ER doctors at Philly-area hospitals quietly win back-pay dispute with Prime Healthcare
A group of 15 physicians received the wages and malpractice insurance owed to them.
This wasn’t a fight that Gerald O’Malley was going to back away from.
Late last year, O’Malley and 14 of his colleagues at three emergency rooms in the region pushed back against Prime Healthcare, the hospitals’ owner, after losing weeks of back pay during a switch in staffing contractors. The group rejected a proposal by the new company, Progressive Emergency Physicians, to sign a contract and receive the money owed to them as a “retention bonus” if they agreed to a 20 percent pay cut.
In early February, the group reached an agreement with Prime, netting the salaries they were owed — collectively more than $200,000 — as well as malpractice insurance and legal fees, according to O’Malley and two others privy to the settlement’s details who discussed the outcome for the first time publicly this week. One doctor, who had been fired by Prime, was excluded from the settlement and is mulling legal action.
“This feels good. It feels like a victory," O’Malley said. “From the beginning, this was a David-versus-Goliath situation, and 15 of us stood up to these companies to say ‘No, you’re not going to take advantage of us.’”
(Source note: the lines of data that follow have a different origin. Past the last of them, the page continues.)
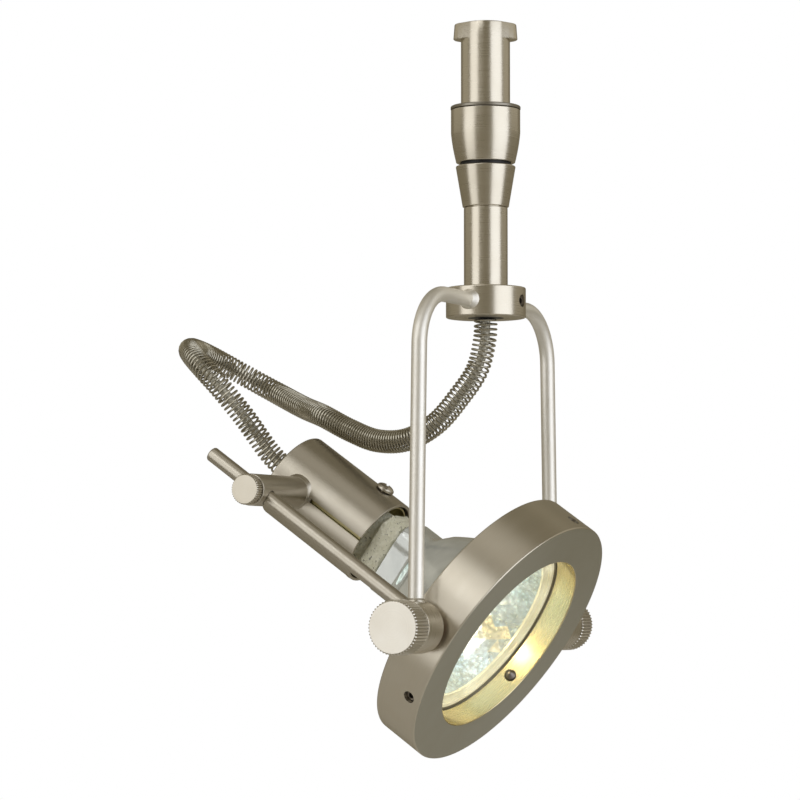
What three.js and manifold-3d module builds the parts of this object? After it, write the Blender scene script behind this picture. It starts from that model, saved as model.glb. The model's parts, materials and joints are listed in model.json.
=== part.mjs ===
// Low-voltage track spotlight: a rail connector with a quick-lock nut, a swivelling stem and yoke,
// and a tilting gimbal ring with a reflector lamp, whose socket slides on a focusing rod.
//
// Millimetres, +Z up. The origin is the centre of the connector's top face, and the light hangs
// below it. The tilt axis is parallel to Y. The head is drawn in a frame of its own at the tilt
// axis: +X along the lamp's axis towards the light, +Y along the tilt axis, +Z away from the floor.

import * as THREE from "three";
import Module from "manifold-3d";
import { mergeVertices } from "three/addons/utils/BufferGeometryUtils.js";

const wasm = await Module();
wasm.setup();

// ---- driving dimensions ----

const GAP = 0.3;
const FINE = 56;
const ROUND = 28;
const SMALL = 14;

const PIVOT_Z = -155.5;
const LAMP_TILT_DEG = 35;

const STEM_R = 6.35;
const EAR_SPAN = 16.6;
const EAR_END_R = 3;
const EAR_HEIGHT = 4.2;
const EAR_TURN_DEG = 27;
const THREAD_R = 6.1;
const THREAD_TOP_Z = -24;
const STEM_BOTTOM_Z = -35.8;
const WIRE_BORE_R = 2.6;
const CONTACT_R = 1.5;
const INSULATOR_R = 4.2;
const INSULATOR_DEPTH = 3.6;

const NUT_TOP_Z = -22.5;
const NUT_BOTTOM_Z = -36.2;
const NUT_R = 8.95;
const NUT_BOTTOM_R = 7.6;
const WASHER_TOP_Z = -21.5;
const WASHER_R = 9.05;

const SLEEVE_TOP_Z = -37.1;
const SLEEVE_BOTTOM_Z = -47.7;
const SLEEVE_TOP_R = 7.75;
const SLEEVE_BOTTOM_R = 5.95;
const SPIGOT_R = 3.8;
const SLEEVE_SHELF_Z = -42.8;
const SLEEVE_POCKET_R = 5.2;

const LOWER_STEM_R = 5.65;
const LOWER_BORE_R = 3.4;
const COLLAR_TOP_Z = -68.6;
const COLLAR_BOTTOM_Z = -76.4;
const COLLAR_R = 10.3;

const ROD_R = 1.95;
const ARM_Z = -72.3;
const ARM_BEND_R = 14;
const ARM_TOP_Y = 38.5;
const ARM_FOOT_Y = 40.6;

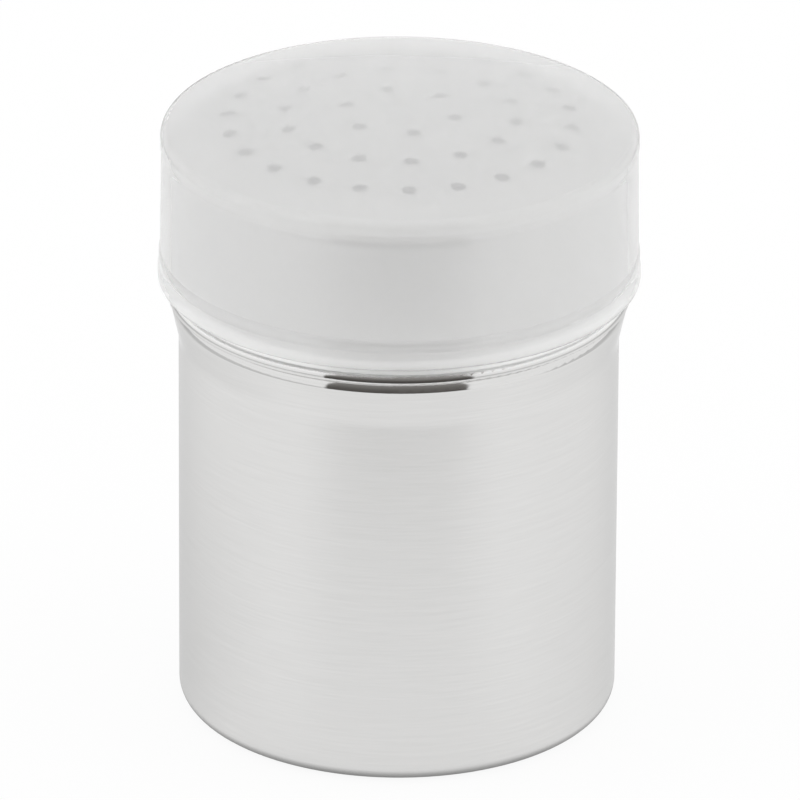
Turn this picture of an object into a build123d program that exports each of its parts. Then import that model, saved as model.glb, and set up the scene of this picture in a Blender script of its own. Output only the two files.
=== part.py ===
from build123d import *
from math import asin, cos, degrees, radians, sin
import os

# Spice shaker: a drawn steel cup, a perforated steel lid and a frosted press-on cover.
# Millimetres, +Z up. The origin is the centre of the plane that the cup stands on, and
# every piece is turned about Z. Heights are measured from that plane unless a comment
# says otherwise.

# Cup
CUP_DIAMETER = 65.5
CUP_SHEET = 0.5
BASE_CORNER = 2.8          # outer radius between the wall and the base
FOOT_RING_WIDTH = 2.4      # flat ring that the cup stands on
PANEL_RISE = 0.8           # the base panel is pushed up inside that ring
PANEL_BEND = 1.5
PANEL_SLOPE = 30.0         # degrees
WALL_TOP = 58.3            # height where the straight wall starts to flare
FLARE_BEND = 7.0
FLARE_SLOPE = 12.5         # degrees from upright
SHOULDER_PROJECTION = 1.07  # how far the shoulder stands out from the wall
SHOULDER_CREASE = 0.6      # tight bend where the flare meets the shoulder
SHOULDER_LEAN = 8.0        # degrees past upright where that bend ends
SHOULDER_BEND = 2.76
SHOULDER_TURN_IN = 38.0    # degrees past upright where the shoulder tightens to its ledge
LEDGE_BEND = 0.55
NECK_INSET = 0.3           # how far the neck lies inside the wall's radius
NECK_BEND = 0.1
NECK_HEIGHT = 11.0         # above the ledge that stops the lid

# Perforated lid
LID_SHEET = 0.5
LID_HEIGHT = 28.75         # from its rim on the ledge to the top of its dome
LID_FIT = 0.05             # radial clearance of the rim on the neck
LID_DOME = 186.0           # spherical radius of the dome
LID_SHOULDER_WIDTH = 7.0   # from the dome's edge out to the skirt
LID_SHOULDER = 10.3        # radius of the tighter curve from there down to the knuckle
LID_KNUCKLE = 2.6          # radius between that curve and the skirt
SKIRT_CLEARANCE = 0.95     # radial room between the neck and the skirt
RIM_PROJECTION = 0.55      # how far the curled rim stands out from the skirt
RIM_HEIGHT = 1.6
RIM_CROWN = 1.35           # radius of the rim's outer face
RIM_EDGE = 0.35            # radius of the rim's lower edge
RIM_LAND = 1.1             # height of the face that grips the neck
HOLE_DIAMETER = 2.2
HOLE_BEARING = 44.1        # degrees from +X; every ring has a hole on this line
HOLE_RING_INSETS = (18.6, 9.7, 1.4)  # from the dome's edge in to each ring of holes
HOLE_COUNTS = (6, 14, 22)

# Press-on cover
COVER_WALL = 0.7
COVER_HEADROOM = 0.12      # between the lid's dome and the cover
COVER_LIFT = 2.85          # from the lid's rim up to the cover's lower edge
COVER_CORNER = 1.4
COVER_ROOM = 0.82          # radial room between the lid's skirt and the cover's top corner
COVER_DRAFT = 0.8          # degrees
BEAD_HEIGHT = 0.9          # straight part of the bead round the cover's top edge
BEAD_BEND = 2.5
BEAD_SLOPE = 14.0          # degrees, where the bead runs in to the wall
RIDGE_LIFT = 3.7           # from the cover's lower edge up to the ridge and the snap rib
RIDGE_WIDTH = 1.9
RIDGE_RISE = 0.2
SNAP_RIB_WIDTH = 1.8
SNAP_FIT = 0.03            # radial clearance of the snap rib on the lid's skirt
FOOT_BAND = 1.2            # upright band at the cover's lower edge
FOOT_BEND = 1.9            # two bends of this radius step the wall out to the foot band
FOOT_SLOPE = 24.0          # degrees

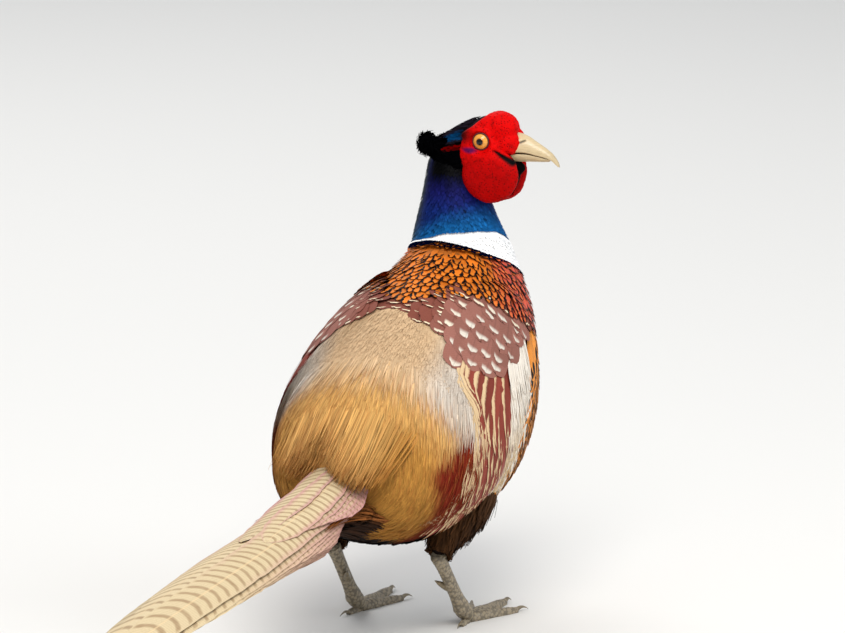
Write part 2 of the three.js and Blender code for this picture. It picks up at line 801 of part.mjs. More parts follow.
const tail = joined([tailCore(), ...tailFeathers(), ...tailCoverts()])
  .subtract(torsoLifted)
  .subtract(plumesLifted);
addNode("tail", largest(tail), 0xc9a877, 0.8);

bird.updateMatrixWorld(true);
const box = new THREE.Box3().setFromObject(bird, true);
const middle = box.getCenter(new THREE.Vector3());
bird.position.set(-middle.x, -middle.y, -box.min.z);

export default bird;
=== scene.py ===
# A cock common pheasant, dressed over its imported solids: skin, feathers, bare face, bill and legs.
# Lengths are millimetres on the drawing board, where the feet stand either side of x = 0, and
# every mesh is built in metres in the model's own frame.
import math

import bpy
import numpy as np
from mathutils import Matrix, Vector, kdtree, noise


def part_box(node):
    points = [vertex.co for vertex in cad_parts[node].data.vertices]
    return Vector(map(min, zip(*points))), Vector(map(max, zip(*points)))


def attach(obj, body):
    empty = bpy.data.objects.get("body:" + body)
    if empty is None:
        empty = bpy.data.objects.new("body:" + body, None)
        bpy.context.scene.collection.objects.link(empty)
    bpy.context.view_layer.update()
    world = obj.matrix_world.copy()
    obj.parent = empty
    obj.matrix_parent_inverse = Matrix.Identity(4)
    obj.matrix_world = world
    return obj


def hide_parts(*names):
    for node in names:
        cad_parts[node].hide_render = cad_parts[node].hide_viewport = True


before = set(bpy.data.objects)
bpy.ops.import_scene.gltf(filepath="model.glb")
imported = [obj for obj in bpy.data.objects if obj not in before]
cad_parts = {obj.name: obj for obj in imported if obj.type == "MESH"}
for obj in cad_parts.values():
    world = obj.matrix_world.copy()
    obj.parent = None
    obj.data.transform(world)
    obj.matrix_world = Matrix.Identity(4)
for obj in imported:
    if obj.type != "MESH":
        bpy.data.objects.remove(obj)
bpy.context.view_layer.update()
scene = bpy.context.scene
SEED = 4711
rng = np.random.default_rng(SEED)
RIGHT, LEFT = -1, 1
SIDES = ((RIGHT, "right"), (LEFT, "left"))

# Stations of the body from under the tail to inside the skull: back x, z, belly x, z, half width.
BODY = np.array([
    (-137, 110, -135, 99, 9), (-134, 122, -123, 80, 34), (-124, 139, -104, 67, 50),
    (-105, 160, -76, 59, 61), (-78, 181, -42, 56, 68), (-46, 200, -5, 57, 71),
    (-14, 214, 38, 66, 66.5), (10, 223, 75, 88, 57.5), (20, 228, 96, 119, 49),
    (24, 230, 105, 152, 43), (26, 231, 103, 180, 37.5), (27, 233, 96, 201, 33.2),
    (27.5, 240, 88, 220, 29.6), (26.5, 251, 77, 241, 24.2), (27.5, 263, 69, 259, 20),
    (29, 276, 65.5, 274, 17.2), (32, 288, 63, 287, 14.5),
], float)
NECK_TOP = len(BODY) - 1
HEAD_AT = np.array([47, -22.9, 297.0])
HEAD_TURN = math.radians(-86)
HEAD_COS, HEAD_SIN = math.cos(HEAD_TURN), math.sin(HEAD_TURN)
# Forward, crown height, jaw height and half width of the head, from its own middle.
HEAD = np.array([
    (-37, -6, -14, 6), (-33, -2, -18, 12), (-26, 2.6, -24, 15.5), (-17, 6.8, -27, 16.5),
    (-8, 9.5, -26, 16), (2, 11.5, -22, 14.5), (11, 11, -18, 12), (17, 8, -15.5, 9),
    (21, 3.5, -13, 5.5),
], float)
EYE_OUT, EYE_RADIUS = 10.2, 6.4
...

A spokeswoman for Prime, which operates Lower Bucks, Roxborough Memorial, and Suburban Community Hospitals, did not return a request for comment. Progressive’s chief operating officer, David Calabrese, declined to comment on the settlement Tuesday, saying only that the company is “very proud to be giving exceptional care at all three hospitals” and stressing that each facility is fully staffed.
In the fall, Prime unexpectedly terminated its contract with Legacy Physician Partners, a third-party staffing company it had hired to fill the ERs at the three small community hospitals. Legacy, headquartered in Tennessee, had become insolvent, leaving a six-week gap in the salaries of the ER doctors at the local hospitals. In the interim, O’Malley and his colleagues were encouraged, they said, to continue working with the promise of being made whole.
Progressive, as Legacy’s replacement, offered to give the doctors the money Legacy owed to them incrementally as a term in a new contract. Some signed, but others, including O’Malley, felt the practice was predatory — Progressive’s contract came with a 20 percent cut in salary.
The 15 doctors who left began a public-information campaign, speaking out against the practice they deemed unfair. They hired a lawyer, sought guidance from industry groups, and staged one, effective demonstration.
During a January corporate event held by Prime at the Manayunk Brewing Company, O’Malley and his colleagues showed up wearing custom T-shirts printed with the words “Hey, Progressive! Where’s my money?” Two days later, their lawyer received a phone call from Prime’s legal team.
“It’s a shame that we had to go through what we went through,” O’Malley said. “But if we can bring this to the national stage, and craft some language that other doctors can use in their own contracts to prevent this, it’ll be worth it.”
The group plans to present a sample paragraph with that language at the American College of Emergency Physicians convention this fall.